# Artin vanishing for Stein manifolds and restriction maps

In the setting of complex Stein manifolds $$X$$ of complex dimension $$d$$, the theorem of Andreotti--Frankel implies the vanishing of the singular cohomology group $$H^i(X,\mathbb Z)=0$$ for $$i>d$$. With complex coefficients, a simple argument for this is to compute the cohomology in terms of the cohomology of the de Rham complex. Their theorem gives a more precise Morse-theoretic statement.

Now let $$U\subset X$$ be another Stein manifold open in $$X$$, and assume that the map $$\mathcal O(X)\to \mathcal O(U)$$ has dense image. (This condition is not automatic, and necessary for the following.)

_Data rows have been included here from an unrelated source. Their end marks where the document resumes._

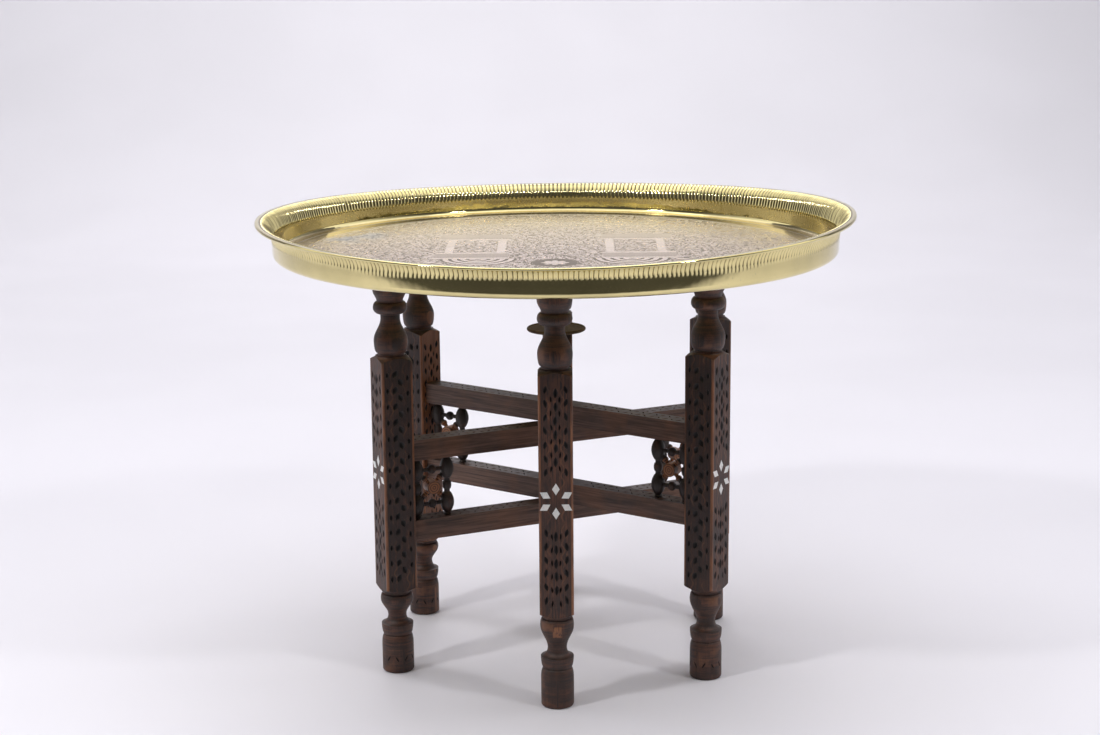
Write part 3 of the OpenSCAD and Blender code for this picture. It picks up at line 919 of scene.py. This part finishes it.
def carved_wood(wood, name, bare_patch=False, bare_inside=False):
    """Dark stained wood worn to orange on the edges, with painted shade: nearly black in the
    pits and notches, darker on the side faces and along the incised lines.
    """
    finish = Finish(name)
    place = finish.own("place")
    sunk = finish.own("sunk", "Fac")
    x, y, z = finish.split(place)
    half, wide, narrow = LEG_HALF, abs(x).most(abs(y)), abs(x).least(abs(y))

    own = finish.place()
    grain = finish.noise(finish.stretched(own, (1.0, 1.0, 0.05)), 620.0, 4.0, 0.6, 0.4)
    figure = finish.noise(finish.stretched(own, (1.0, 1.0, 0.22)), 90.0, 3.0)
    patch = finish.noise(own, 38.0, 3.0)
    fine = finish.noise(own, 900.0, 2.0)

    # long grain on the squares, and the marks of the lathe elsewhere
    on_square = wide.within(half - 0.6 * MM, half + 0.6 * MM, 0.1 * MM)
    lathe = finish.noise(finish.stretched(place, (0.06, 0.06, 1.0)), 480.0, 4.0, 0.65)
    streak = lathe + (grain - lathe) * (0.25 + 0.75 * on_square)
    # painted shade: the two side faces of each square are darkened
    painted_side_shade = abs(y).rise(half - 0.8 * MM, half - 0.3 * MM) * on_square

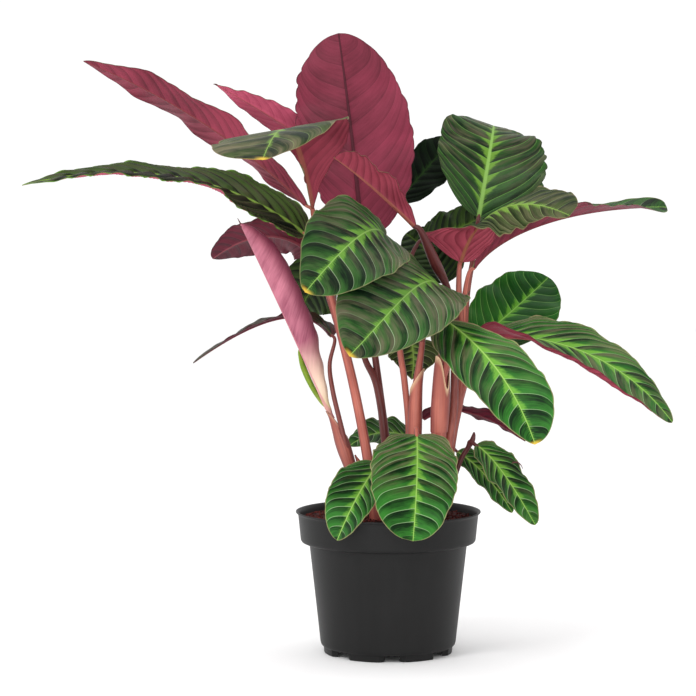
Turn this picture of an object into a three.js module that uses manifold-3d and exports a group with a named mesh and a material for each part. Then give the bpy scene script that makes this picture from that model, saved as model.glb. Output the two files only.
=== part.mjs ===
// Potted calathea in a round nursery pot. Millimetres, +Z up, front towards -Y.
// The origin is the middle of the pot's underside, on the table.
import * as THREE from "three";
import { mergeVertices } from "three/addons/utils/BufferGeometryUtils.js";
import Module from "manifold-3d";

const wasm = await Module();
wasm.setup();

// Pot
const LIP_R = 94.8;
const LIP_Z = 145.6;
const BAND_TOP_R = 92.4;
const BAND_TOP_Z = 141.2;
const BAND_LOW_R = 90;
const BAND_LOW_Z = 117;
const SHOULDER_R = 81;
const SHOULDER_Z = 112;
const BODY_LOW_R = 69.6;
const BODY_LOW_Z = 11.5;
const FOOT_R = 66.4;
const FOOT_IN_R = 61.4;
const FOOT_H = 6;
const UNDER_Z = 8;
const LAND_R = 20;
const WALL = 1.6;
const FLOOR_TOP = 10;
const NOTCHES = 7;
const NOTCH_TURN = 3;
const NOTCH_W = 36;
const NOTCH_IN_W = 18;
const NOTCH_LEAN = 1.5;
const NOTCH_H = 7;
const DRAIN_R = 5;
const DRAIN_PITCH_R = 47;
const POT_SIDES = 42;

// Soil
const SOIL_Z = 137;
const SOIL_GAP = 0.35;
const SOIL_SIDES = 28;
const HOLE_GAP = 0.5;
const FOOT_GAP = 0.9;

// Leaves and stalks
const THICK = 0.8;
const STALK_SIDES = 6;
const RINGS = 2;
const RUN_IN = 7;
const JOIN_GAP = 0.4;

// Each leaf has a rib from base to tip, hints for the way its upper face looks, the half widths
// and the outline exponents of its left and right sides, the lift of each side in degrees, and its
// waves. Half widths and lifts may run from base to tip at equal steps.
const LEAVES = {
  back_tall: {
    rib: [[-27, 10, 423], [-36, 25, 518], [-51, 40, 635]],
    up: [[0.1, 1, 0.1]], half: [63, 59], shape: [[0.6, 0.55], [0.85, 0.5]],
    fold: [8, 8], wave: [4, 4, 0], grid: [13, 7], skin: "under",
  },
  left_spear: {
    rib: [[-82, 20, 457], [-190, 60, 543], [-321, 110, 610]],
    up: [[0.35, 0.5, 0.75]], half: [26, 29], shape: [[0.8, 0.8], [0.8, 0.8]],
    fold: [20, 0], wave: [4, 3, 0], grid: [11, 5], skin: "under",
  },
  left_small: {
    rib: [[-62, 72, 512], [-124, 54, 552], [-177, 22, 582]],
    up: [[0.4, 0.8, 0.45]], half: [20, 18], shape: [[0.5, 1], [0.5, 1]],
    fold: [5, 5], wave: [1, 2, 0], grid: [10, 5], skin: "under",
  },
  left_arched: {
    rib: [[-77, -10, 453], [-92, -35, 540], [-104, -125, 556], [-122, -185, 503]],
    up: [[0, 0.9, 0.4], [-0.42, -0.1, 0.9], [-0.25, -0.7, 0.7]],
    half: [[50, 50, 60, 75, 72, 66, 61, 59, 54, 38, 20],
      [64, 64, 64, 64, 64, 70, 84, 78, 66, 57, 50]],
    shape: [[1, 0.5], [2.5, 0.25]], fold: [-10, [-4, -4, 0, 8, 8, 4]],
    grid: [13, 7],
  },
  centre_twisted: {
    rib: [[27, -50, 437], [-18, -66, 478], [-55, -84, 506]],
    up: [[0.4, 0.7, 0.5]], half: [[24, 24, 24, 20, 21, 28], 24], shape: [[0.8, 0.5], [0.6, 0.7]],
    fold: [20, 60], grid: [10, 5], skin: "under",
  },
  left_long: {
    rib: [[-85, -20, 429], [-208, -60, 486], [-358, -120, 479]],
    up: [[0.1, -0.7, 0.7], [0.1, -0.32, 0.93], [0.1, -0.25, 0.95]],
    half: [34, 38], shape: [[0.45, 0.8], [0.3, 0.8]], fold: [10, 0], grid: [13, 7],
  },
  left_low: {
    rib: [[-83, 20, 413], [-130, 50, 426], [-185, 110, 401]],
    up: [[0, 0.8, 0.6]], half: [22, 32], shape: [[0.4, 0.5], [0.4, 0.5]],
    grid: [10, 5], skin: "under",
  },
  left_rolled: {
    rib: [[-57, 0, 240], [-101, 0, 336], [-151, 10, 439]],
    up: [[0.95, 0.3, 0.4]], half: [39, 34], shape: [[1.3, 0.65], [1.3, 0.65]],
    fold: [5, 5], curl: 165, wave: [0, 1, 0], grid: [11, 13], skin: "under",
  },
  centre_upper: {
    rib: [[-3, -30, 425], [-14, -85, 452], [-45, -130, 420], [-82, -170, 377]],
    up: [[0.6, 0.3, 0.7], [0.3, -0.6, 0.7], [0.4, -0.8, 0.5]],
    half: [53, [8, 11, 19, 31, 49, 52, 56, 59, 56, 49, 44]],
    shape: [[0.5, 0.6], [0.1, 0.45]], fold: [[0, -6, 0, 8, 10], [60, 30, 12, 8, 8]],
    grid: [13, 7],
  },
  centre_lower: {
    rib: [[59, -20, 366], [40, -70, 410], [8, -125, 362], [-40, -170, 316]],
    up: [[0.6, 0.3, 0.7], [0.3, -0.6, 0.7], [0.4, -0.8, 0.5]],
    half: [[40, 42, 44, 50, 54, 57, 60, 61, 60, 56, 50],
      [50, 50, 44, 44, 50, 56, 60, 63, 66, 66, 60]],
    shape: [[0.3, 0.6], [0.5, 0.5]],
    grid: [13, 7],
  },
  right_hanging: {
    rib: [[56, -50, 344], [105, -130, 298], [138, -170, 231]],
    up: [[-0.1, -0.75, 0.65]], half: [35, 40], shape: [[0.9, 0.5], [0.4, 0.7]],
    grid: [12, 7],
  },
  right_dark: {
    rib: [[92, 0, 325], [201, -40, 309], [282, -70, 243]], up: [[0.2, -0.5, 0.85]],
    half: [[34, 40, 52, 43, 38, 33, 31, 26, 22, 19, 16],
      [45, 58, 36, 34, 34, 34, 45, 45, 37, 34, 34]],
    shape: [[0.6, 0.5], [0.5, 0.5]], fold: [10, [70, 8, 5, 5]],
    grid: [12, 7],
  },
  right_broad: {
    rib: [[93, 30, 319], [134, 60, 351], [170, 85, 382]], up: [[-0.3, -0.8, 0.5]],
    half: [42, [49, 49, 52, 58, 58, 58]], shape: [[0.45, 0.5], [0.35, 0.68]],
    grid: [11, 5],
  },
  back_right: {
    rib: [[93, 20, 446], [103, 20, 505], [110, 40, 541], [111, 75, 541]],
    up: [[-0.1, -0.95, 0.3], [-0.1, -0.6, 0.7]], half: [55, 64], shape: [[0.6, 0.5], [0.48, 1.0]],
    fold: [[10, 10, 10, 10, 22, 26], [10, 10, 10, 4, -12, -20]],
    grid: [12, 7],
  },
  right_arched: {
    rib: [[74, 0, 401], [86, -25, 455], [125, -75, 475], [176, -100, 449]],
    up: [[0.1, 0.95, 0.3], [0, 0.1, 0.97], [0.1, -0.4, 0.9], [0.1, -0.4, 0.9]],
    half: [[33, 33, 33, 33, 33, 34, 33, 31, 30, 38, 34],
      [25, 62, 26, 14, 16, 28, 30, 29, 26, 20, 18]], shape: [[0.35, 0.22], [0.3, 0.4]],
    fold: [[10, 12, 12, 22], [0, 0, 0, -26, -60, -66, -66, -60, -50, -35, -20]],
    grid: [13, 7],
  },
  right_long: {
    rib: [[86, 13, 393], [106, 24, 424], [177, 44, 458], [291, 60, 456]],
    up: [[-0.4, 0.2, 0.9], [-0.4, 0.1, 0.9], [-0.3, 0.1, 0.9], [-0.3, 0, 0.9],
      [-0.3, 0, 0.9], [-0.3, -0.1, 0.9], [-0.3, -0.2, 0.9], [-0.3, -0.7, 0.7]],
    half: [26, [14, 16, 20, 24, 30, 34, 34, 34, 38, 42, 44]], shape: [[1.2, 0.4], [0.6, 0.4]],
    fold: [5, [25, 50, 42, 24, 20, 20]],
    grid: [11, 5], skin: "under",
  },
  back_striped: {
    rib: [[38, 50, 421], [72, 66, 433], [112, 84, 452]],
    up: [[0, -0.8, 0.6]], half: [24, 24], grid: [9, 5],
  },
  back_striped_low: {
    rib: [[60, 58, 377], [46, 76, 404], [20, 98, 428]],
    up: [[0, -0.85, 0.5]], half: [32, 32], grid: [9, 5],
  },
  back_dark: {
    rib: [[11, 90, 461], [41, 120, 495], [71, 150, 528]],
    up: [[0, -0.9, 0.4]], half: [26, 26], shape: [[0.5, 0.5], [0.5, 0.5]], grid: [9, 5],
  },
  left_thin: {
    rib: [[-58, 6, 325], [-111, 32, 342], [-201, 20, 296]],
    up: [[0, 0.1, 1]], half: [10, 24], grid: [10, 5],
  },
  back_shaded: {
    rib: [[-44, 50, 401], [-72, 75, 378], [-92, 90, 347]],
    up: [[0, -0.85, 0.5]], half: [40, 36], grid: [9, 5],
  },
  back_drooping: {
    rib: [[25, 60, 317], [27, 55, 297], [25, 45, 277]],
    up: [[0, -0.9, 0.4]], half: [27, 27], shape: [[0.5, 1], [0.5, 1]], grid: [9, 5],
  },
  young_back: {
    rib: [[32, 70, 210], [-5, 60, 220], [-40, 50, 207]],
    up: [[0, -0.6, 0.8]], half: [20, 20], grid: [9, 5],
  },
  young_right: {
    rib: [[37, 60, 235], [85, 60, 242], [144, 50, 212]],
    up: [[0, 0.5, 0.85]], half: [14, 15], shape: [[0.25, 0.6], [0.25, 0.6]], grid: [10, 5],
  },
  rim_front: {
    rib: [[28, -45, 228], [27, -90, 190], [22, -135, 133]],
    up: [[0, -0.8, 0.6]], half: [41, 47], shape: [[0.4, 0.42], [0.4, 0.4]], grid: [12, 7],
  },
  rim_left: {
    rib: [[-10, -35, 198], [-32, -75, 169], [-52, -95, 128]],
    up: [[-0.1, -0.85, 0.5]], half: [21, 30], shape: [[0.5, 0.6], [0.5, 0.6]], grid: [10, 5],
  },
  rim_right: {
    rib: [[90, 0, 213], [116, -15, 187], [148, -40, 136]],
    up: [[0.3, -0.7, 0.6]], half: [21, 21], shape: [[0.5, 0.5], [0.5, 0.5]], grid: [10, 5],
  },
  rim_right_small: {
    rib: [[72, 30, 203], [101, 20, 179], [128, 10, 142]],
    up: [[0.2, -0.8, 0.6]], half: [17, 15], grid: [9, 5],
  },
};

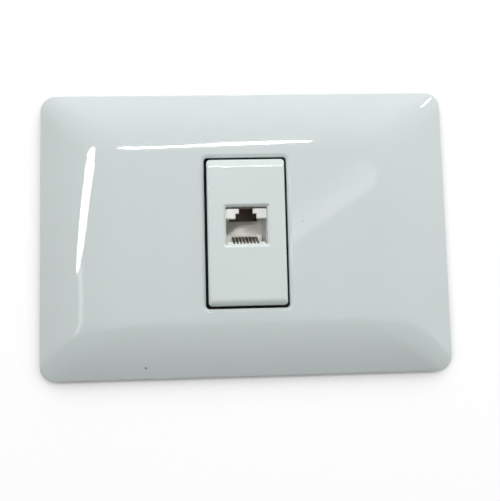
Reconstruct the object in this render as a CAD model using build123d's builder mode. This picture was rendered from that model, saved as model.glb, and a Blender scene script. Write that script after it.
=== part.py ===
from build123d import *
from math import radians, tan
import os

os.makedirs("parts", exist_ok=True)

# Ethernet wall socket: one upright module in the middle of a wide cover plate. All sizes in millimetres.
# X runs to the right and Z up, as the socket hangs. The wall is the plane y = 0 and the front faces -Y.

# Cover plate
plate_width = 122.0
plate_height = 84.5
plate_corner = 4.5
plate_rim = 2.8
plate_crown = 7.0
plate_wall = 2.0
border_run_x = 22.0
border_run_z = 18.4
border_power = 2.0
border_steps = 3
crown_corner = 8.0
rim_round = 0.6
window_lip = 0.9
window_lip_depth = 0.5
plate_rib = 1.0
plate_rib_inset = 12.5
plate_rib_z = 9.0
rib_foot_gap = 0.6
rib_end_gap = 1.0
root_depth = 0.4
pick_reach = 0.01

# Module face and the opening for the plug
module_width = 23.0
module_height = 42.9
module_corner = 1.1
module_proud = 1.3
window_gap = 0.8
face_wall = 2.3
top_bevel_rise = 2.0
top_bevel_depth = 0.7
bottom_roll_rise = 2.1
bottom_roll_depth = 1.4
face_side_bevel = 0.45
opening_z = 2.0
opening_gap = 0.15
opening_bevel = 0.75
opening_corner = 0.3

# Module body behind the face
body_side_step = 0.25
body_end_step = 1.2
body_wall = 1.2
tooth_width = 7.6
tooth_bite = 0.9
tooth_length = 3.4
tooth_gap = 0.05
tongue_slit = 0.8
tongue_length = 10.0
guide_rib = 1.2
board_ledge_width = 12.0
board_ledge_depth = 3.0
board_ledge_bite = 0.9

# Mounting frame
frame_slack = 0.15
frame_inset_x = 8.0
frame_inset_z = 6.25
frame_corner = 6.0
frame_flange = 1.6
frame_rise = 3.2
frame_reach = 2.6
seat_bar = 1.6
ring_wall = 1.6
ring_gap_z = 4.0
ring_gap_x = 0.75
frame_notch = 0.8
frame_rib = 1.2
frame_rib_z = 14.0
frame_rib_drop = 0.6
bead_width = 1.2
bead_rise = 1.2
bead_end = 8.0
box_slot_width = 4.1
box_slot_length = 8.0
box_slot_inset = 11.25
catch_inset = 13.0
catch_width = 7.0
catch_proud = 0.55
catch_length = 0.9
hook_width = 6.0
hook_wall = 1.2
hook_barb = 0.6
hook_gap = 0.2
barb_gap = 0.05
hook_tip = 1.0

# Plug socket
cavity_width = 11.9
cavity_height = 7.35
cavity_foot_gap = 0.1
keyway_wide = 6.2
keyway_wide_rise = 1.5
keyway_narrow = 4.1
keyway_narrow_rise = 1.55
keyway_wall = 1.2
shade_slot = 0.4
pocket_width = 9.4
pocket_rise = 0.7
cavity_depth = 14.3
socket_depth = 17.0
socket_side_wall = 1.5
socket_roof = 1.3
socket_floor_wall = 1.5
socket_lip = 0.8
socket_rear_wall = 1.5
socket_edge_break = 0.22
lug_share = 1 / 3
lug_length = 2.4
lug_gap = 0.05
peg_radius = 0.6
peg_x = 6.4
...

Conjecture. In top degree, the map $$H^d(X,\mathbb Z)\to H^d(U,\mathbb Z)$$ is surjective.

Is this known? The same result should also be true with constructible coefficients. With $$\mathbb C$$-coefficients, it follows from the comparison with de Rham cohomology (at least when cohomology groups are finite-dimensional, which I'm happy to assume). Is there some argument using Morse theory?

The motivation for the question is that the analogue in rigid-analytic geometry is true (but I found it quite surprising); it is essentially equivalent to a version of Artin vanishing for affine schemes over absolutely integrally closed valuation rings stated by Gabber in Oberwolfach last year.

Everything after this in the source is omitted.